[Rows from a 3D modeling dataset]
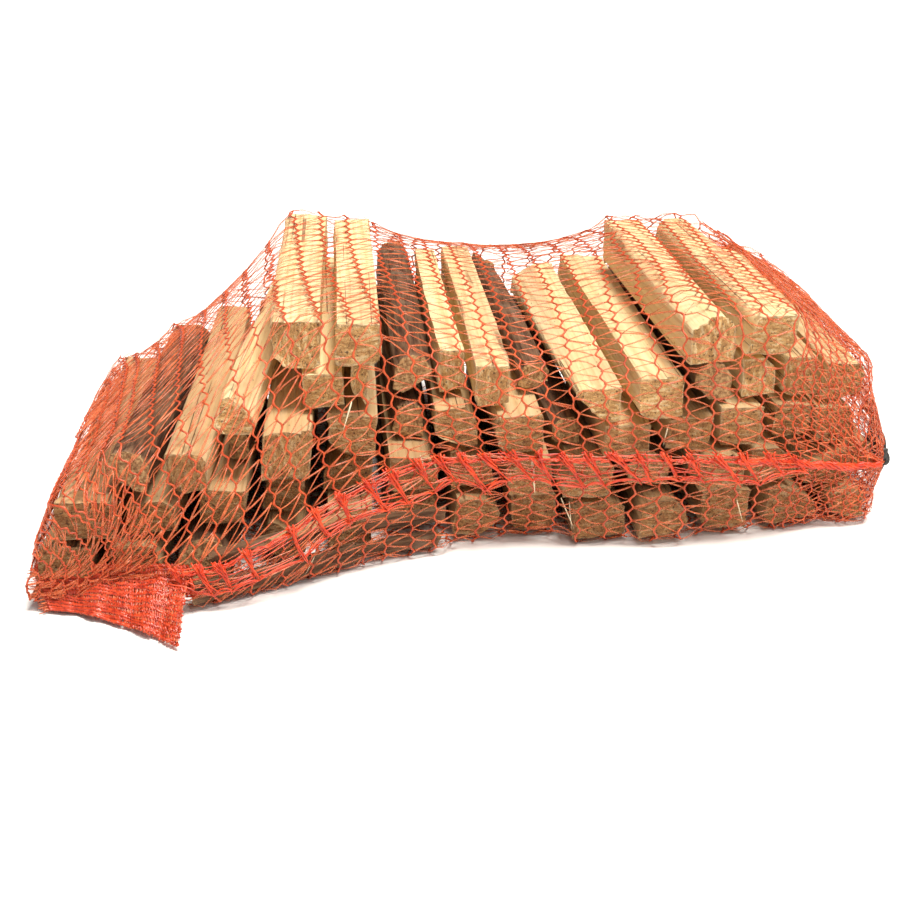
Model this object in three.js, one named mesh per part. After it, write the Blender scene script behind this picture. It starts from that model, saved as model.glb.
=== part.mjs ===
// A net sack of kindling: split softwood sticks laid side by side in courses, held by a knitted net that is
// stretched round them, with a long side seam, a close-knitted band at the closed end and a flat drawstring
// round the mouth. Millimetres. X runs along the sack, Y along the sticks (the front is -Y), and Z is up.

import * as THREE from "three";
import { LoftGeometry } from "three/addons/geometries/LoftGeometry.js";

// ---- Driving dimensions ----

const STICK_STEPS = 4; // lengths that a stick's solid is made of, so that it can bow and twist
const REST_GAP = 0.9; // air between a stick and what it lies on
const SIDE_GAP = 0.5; // air between neighbours in a course
const BED = 1.9; // height of the lowest sticks over the floor: the net under them is there

const NET = {
  thickness: 0.9,
  standoff: 1, // air between the net and the sticks that it is stretched over
  sides: 32, // flats round the sack
  spacing: 13, // from one ring of the net to the next
  slack: 15, // how far along the sack a stick props the net up
};
const CLOSED_END = { drawnIn: 0.25, y: -75, z: 20, eye: 3 }; // gathered to an eye in its middle
const MOUTH = { x: 223, y: -38, z: 18, radius: 8, neck: 8 }; // the gathered end that the drawstring closes
const SEAM = {
  width: 9,
  thickness: 2.2,
  gap: 0.5,
  line: [[-104, 14], [-80, 22], [-56, 31], [-28, 40], [0, 42], [60, 40], [118, 38], [165, 34], [196, 27]],
};
const BAND = { left: -184, right: -116, top: 21, thickness: 1.3, gap: 0.6, flare: [11, 44] };
const TAPE = { width: 5, thickness: 1.1, gap: 0.4 };

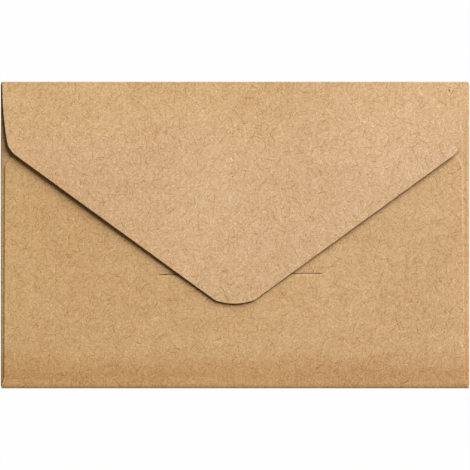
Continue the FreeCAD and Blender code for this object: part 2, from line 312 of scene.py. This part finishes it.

EXERCISE REQUIREMENTS » Copy the lines from the start of the data verbatim, stopping after the line containing "---- Driving dimensions".

RESULT OF THE EXERCISE »
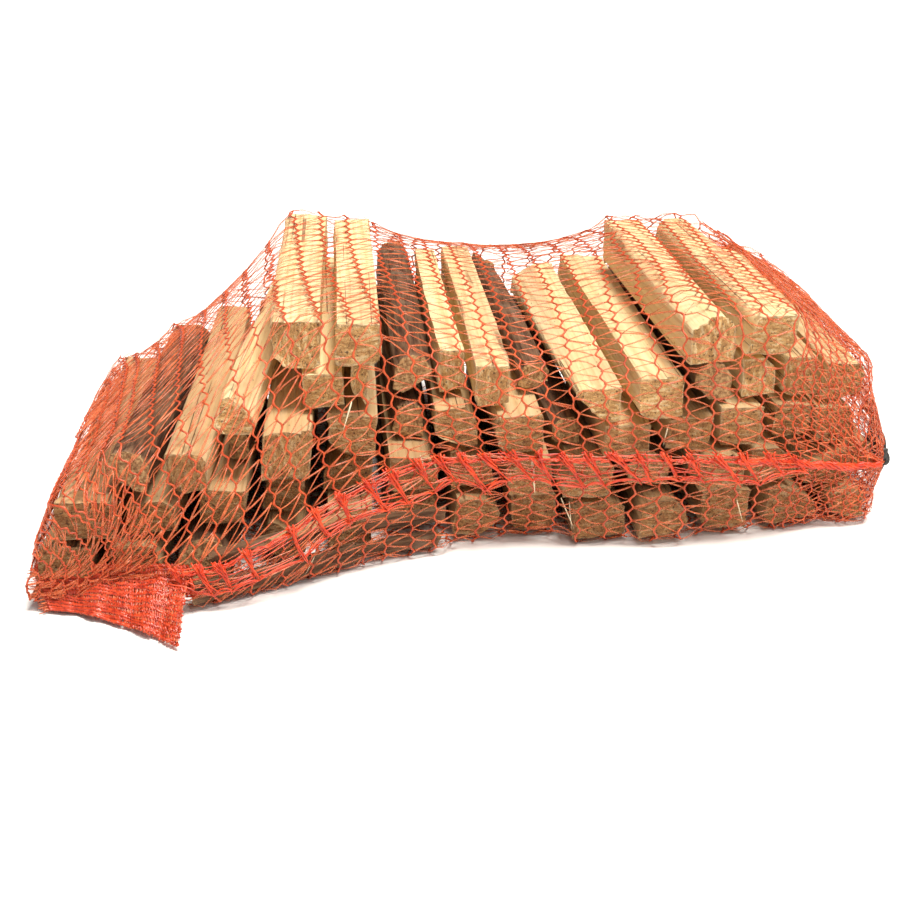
Model this object in three.js, one named mesh per part. After it, write the Blender scene script behind this picture. It starts from that model, saved as model.glb.
=== part.mjs ===
// A net sack of kindling: split softwood sticks laid side by side in courses, held by a knitted net that is
// stretched round them, with a long side seam, a close-knitted band at the closed end and a flat drawstring
// round the mouth. Millimetres. X runs along the sack, Y along the sticks (the front is -Y), and Z is up.

import * as THREE from "three";
import { LoftGeometry } from "three/addons/geometries/LoftGeometry.js";

// ---- Driving dimensions ----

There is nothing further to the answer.